- Given instruction: Set down each entry from the block beneath, exactly as written.

------

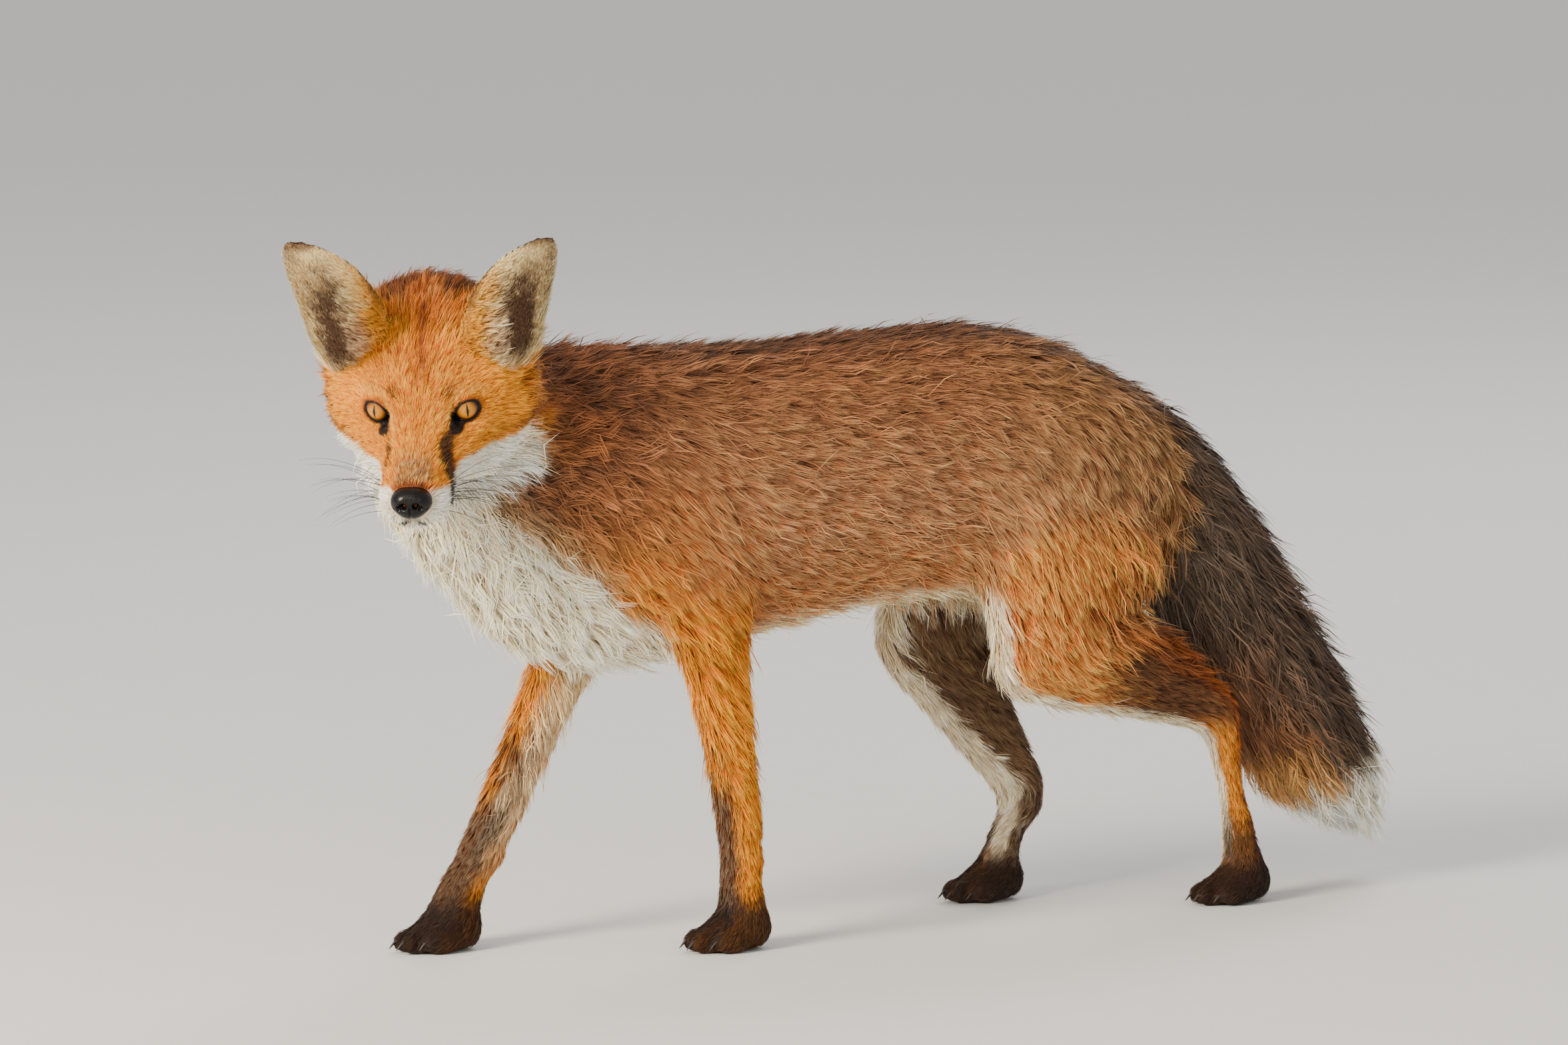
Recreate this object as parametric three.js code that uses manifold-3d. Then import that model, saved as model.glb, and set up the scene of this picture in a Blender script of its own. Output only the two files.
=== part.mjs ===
// A red fox, life size, walking slowly with its head low and turned to its left. The model is still.
// Millimetres. The fox heads along -Y, its left side is +X, +Z is up, and its paws stand on z = 0.
// Every solid gives the outline of the coat, out to the tips of the hair.
import * as THREE from "three";
import { mergeVertices } from "three/addons/utils/BufferGeometryUtils.js";
import Module from "manifold-3d";

const wasm = await Module();
wasm.setup();

// Driving dimensions.
const WITHERS = 366; // top of the coat over the shoulders
const GAP = 0.35; // thin cut between two neighbouring sub-parts
const EAR_LENGTH = 91;
const EYE = {
  radius: 10.2,
  spacing: 48, // between the centres of the two eyeballs
  back: -6.2, // the eyeballs' centres, behind the point between the eyes
  opening: { forward: 4.5, spread: 6, turn: 20, depth: 13, width: 19, height: 16 },
};
const NOSE = { at: [64, 0, -25], size: [24.4, 19, 21] }; // at is in the head's frame
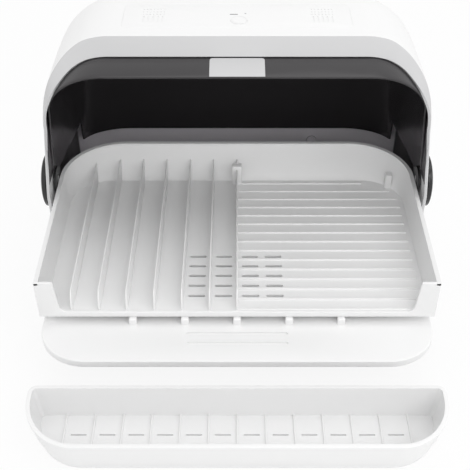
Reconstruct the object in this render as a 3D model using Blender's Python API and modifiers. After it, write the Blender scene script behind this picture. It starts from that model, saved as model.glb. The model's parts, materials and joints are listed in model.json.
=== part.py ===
"""Countertop steriliser cabinet: arched housing, flip-up smoked hood, pull-out dish rack, cutlery box.

Metres, +X right, +Y to the back, +Z up. The drawer is modelled pulled out and the hood flipped open.
Depths below are measured from the rack's open front; the empty "origin" then carries every piece,
so that the whole object stands with the middle of its footprint at the world's origin.
"""

import bmesh
import bpy
from math import atan2, cos, pi, radians, sin, sqrt
from mathutils import Matrix, Vector

# Shared clearances and helpers
GAP = 0.0003
OVERRUN = 0.02
CORNER_STEPS = 8
SIDE_STEPS = 9
ROUND_STEPS = 24
SMALL_STEPS = 12

# Housing
HOUSING_HALF_WIDTH = 0.212
SHOULDER_LEAN = 0.009
SHOULDER_HALF_WIDTH = HOUSING_HALF_WIDTH - SHOULDER_LEAN
HOUSING_HEIGHT = 0.282
HOUSING_LOW = 0.004
FLARE_HEIGHT = 0.110
SHOULDER_RADIUS = 0.072
SIDE_WALL = 0.0026
FRONT_SIDE_WALL = 0.0030
ROOF_WALL = 0.003
HOUSING_BACK = 0.340
REAR_TOP_DEPTH = 0.092
REAR_TOP_INSET = 0.070
REAR_SIDE_DEPTH = 0.050
REAR_SIDE_INSET = 0.030
BAND_DROP = 0.016
BAND_REACH = 0.0155
LIP_RADIUS = 0.054
LIP_INSET = 0.0034
LIP_HALF_WIDTH = SHOULDER_HALF_WIDTH - LIP_INSET
CAVITY_START = 0.190
BAND_PAST_SHARE = 0.5
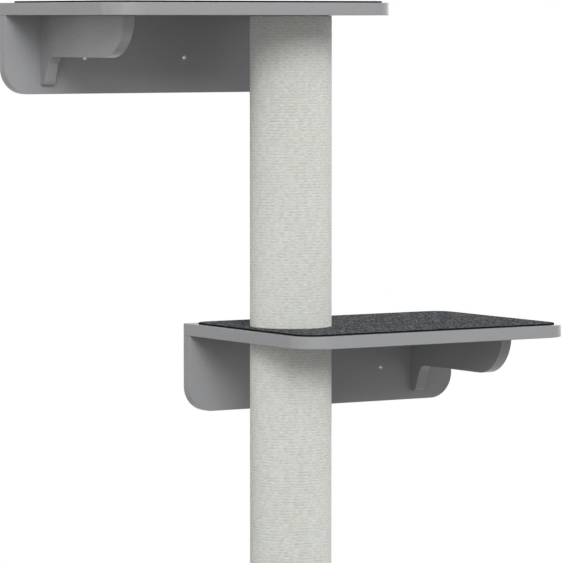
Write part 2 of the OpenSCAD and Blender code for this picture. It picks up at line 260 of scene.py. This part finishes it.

------

- Result below:
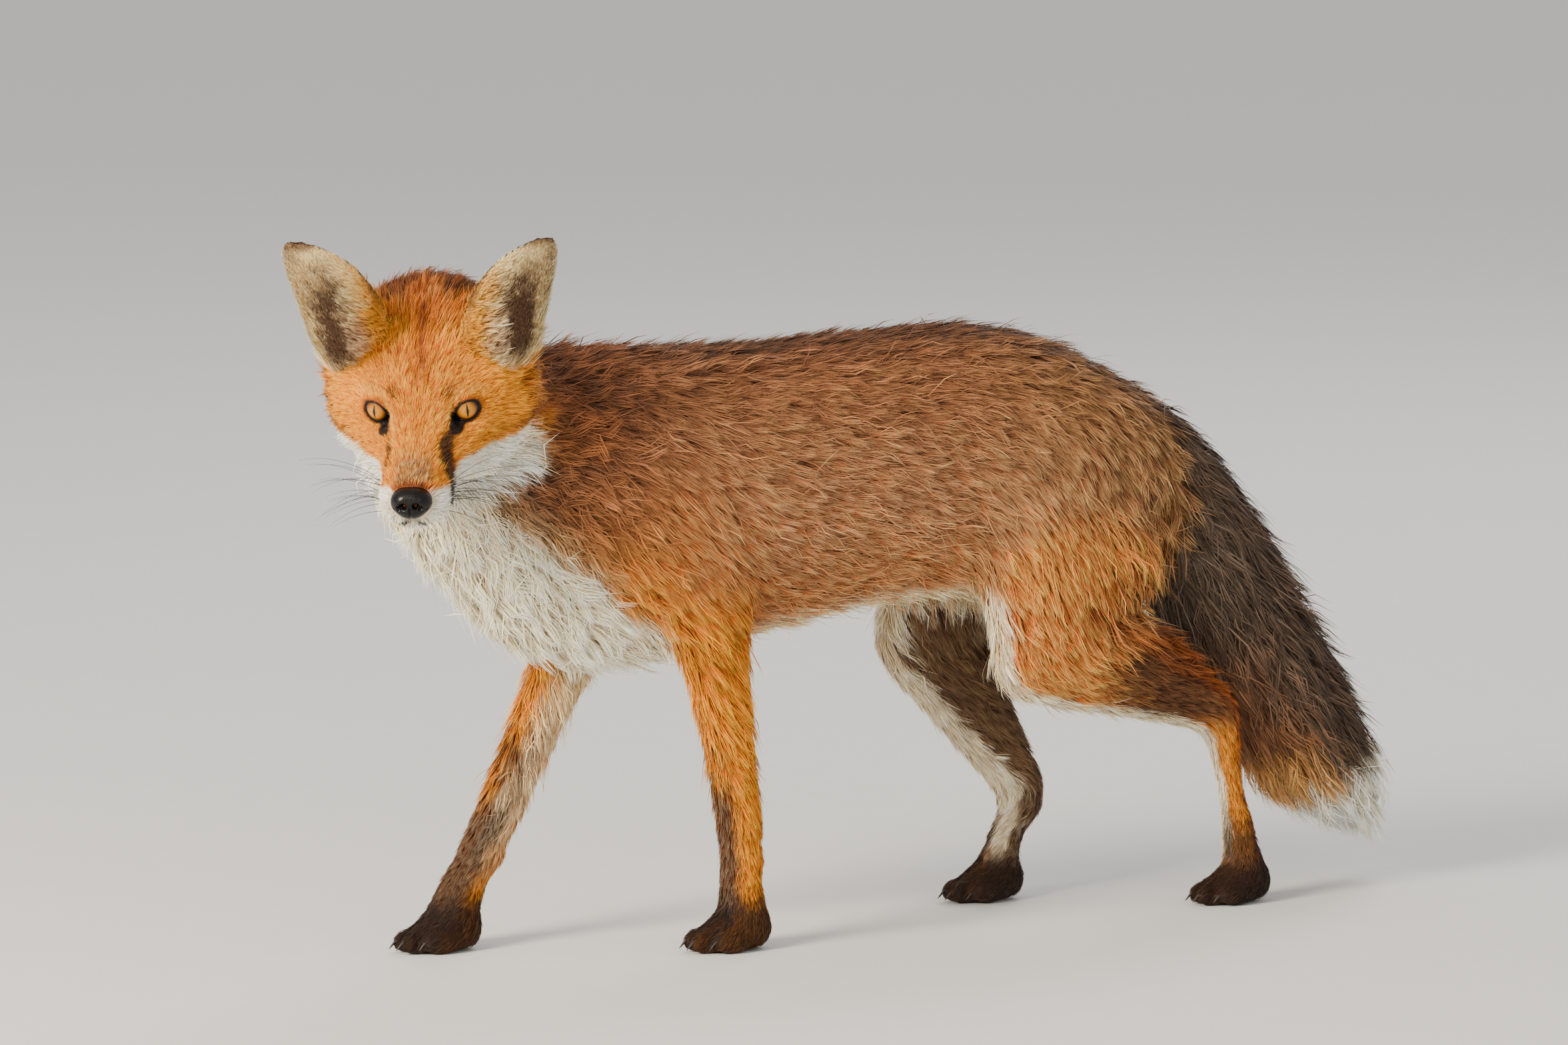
Recreate this object as parametric three.js code that uses manifold-3d. Then import that model, saved as model.glb, and set up the scene of this picture in a Blender script of its own. Output only the two files.
=== part.mjs ===
// A red fox, life size, walking slowly with its head low and turned to its left. The model is still.
// Millimetres. The fox heads along -Y, its left side is +X, +Z is up, and its paws stand on z = 0.
// Every solid gives the outline of the coat, out to the tips of the hair.
import * as THREE from "three";
import { mergeVertices } from "three/addons/utils/BufferGeometryUtils.js";
import Module from "manifold-3d";

const wasm = await Module();
wasm.setup();

// Driving dimensions.
const WITHERS = 366; // top of the coat over the shoulders
const GAP = 0.35; // thin cut between two neighbouring sub-parts
const EAR_LENGTH = 91;
const EYE = {
  radius: 10.2,
  spacing: 48, // between the centres of the two eyeballs
  back: -6.2, // the eyeballs' centres, behind the point between the eyes
  opening: { forward: 4.5, spread: 6, turn: 20, depth: 13, width: 19, height: 16 },
};
const NOSE = { at: [64, 0, -25], size: [24.4, 19, 21] }; // at is in the head's frame
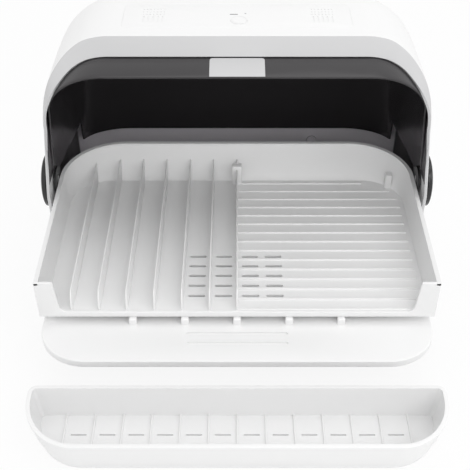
Reconstruct the object in this render as a 3D model using Blender's Python API and modifiers. After it, write the Blender scene script behind this picture. It starts from that model, saved as model.glb. The model's parts, materials and joints are listed in model.json.
=== part.py ===
"""Countertop steriliser cabinet: arched housing, flip-up smoked hood, pull-out dish rack, cutlery box.

Metres, +X right, +Y to the back, +Z up. The drawer is modelled pulled out and the hood flipped open.
Depths below are measured from the rack's open front; the empty "origin" then carries every piece,
so that the whole object stands with the middle of its footprint at the world's origin.
"""

import bmesh
import bpy
from math import atan2, cos, pi, radians, sin, sqrt
from mathutils import Matrix, Vector

# Shared clearances and helpers
GAP = 0.0003
OVERRUN = 0.02
CORNER_STEPS = 8
SIDE_STEPS = 9
ROUND_STEPS = 24
SMALL_STEPS = 12

# Housing
HOUSING_HALF_WIDTH = 0.212
SHOULDER_LEAN = 0.009
SHOULDER_HALF_WIDTH = HOUSING_HALF_WIDTH - SHOULDER_LEAN
HOUSING_HEIGHT = 0.282
HOUSING_LOW = 0.004
FLARE_HEIGHT = 0.110
SHOULDER_RADIUS = 0.072
SIDE_WALL = 0.0026
FRONT_SIDE_WALL = 0.0030
ROOF_WALL = 0.003
HOUSING_BACK = 0.340
REAR_TOP_DEPTH = 0.092
REAR_TOP_INSET = 0.070
REAR_SIDE_DEPTH = 0.050
REAR_SIDE_INSET = 0.030
BAND_DROP = 0.016
BAND_REACH = 0.0155
LIP_RADIUS = 0.054
LIP_INSET = 0.0034
LIP_HALF_WIDTH = SHOULDER_HALF_WIDTH - LIP_INSET
CAVITY_START = 0.190
BAND_PAST_SHARE = 0.5
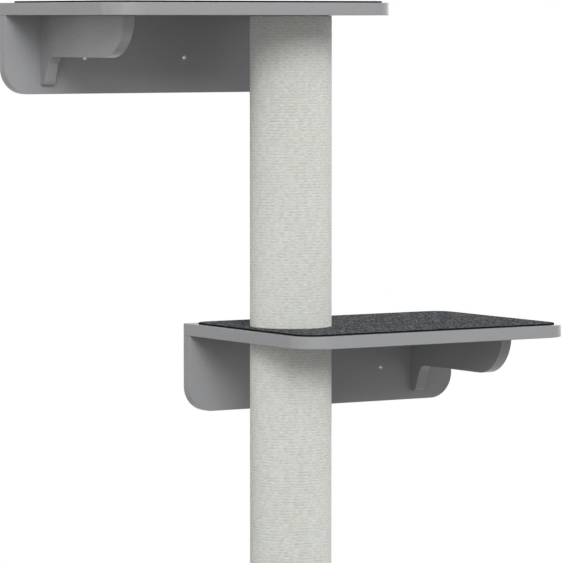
Write part 2 of the OpenSCAD and Blender code for this picture. It picks up at line 260 of scene.py. This part finishes it.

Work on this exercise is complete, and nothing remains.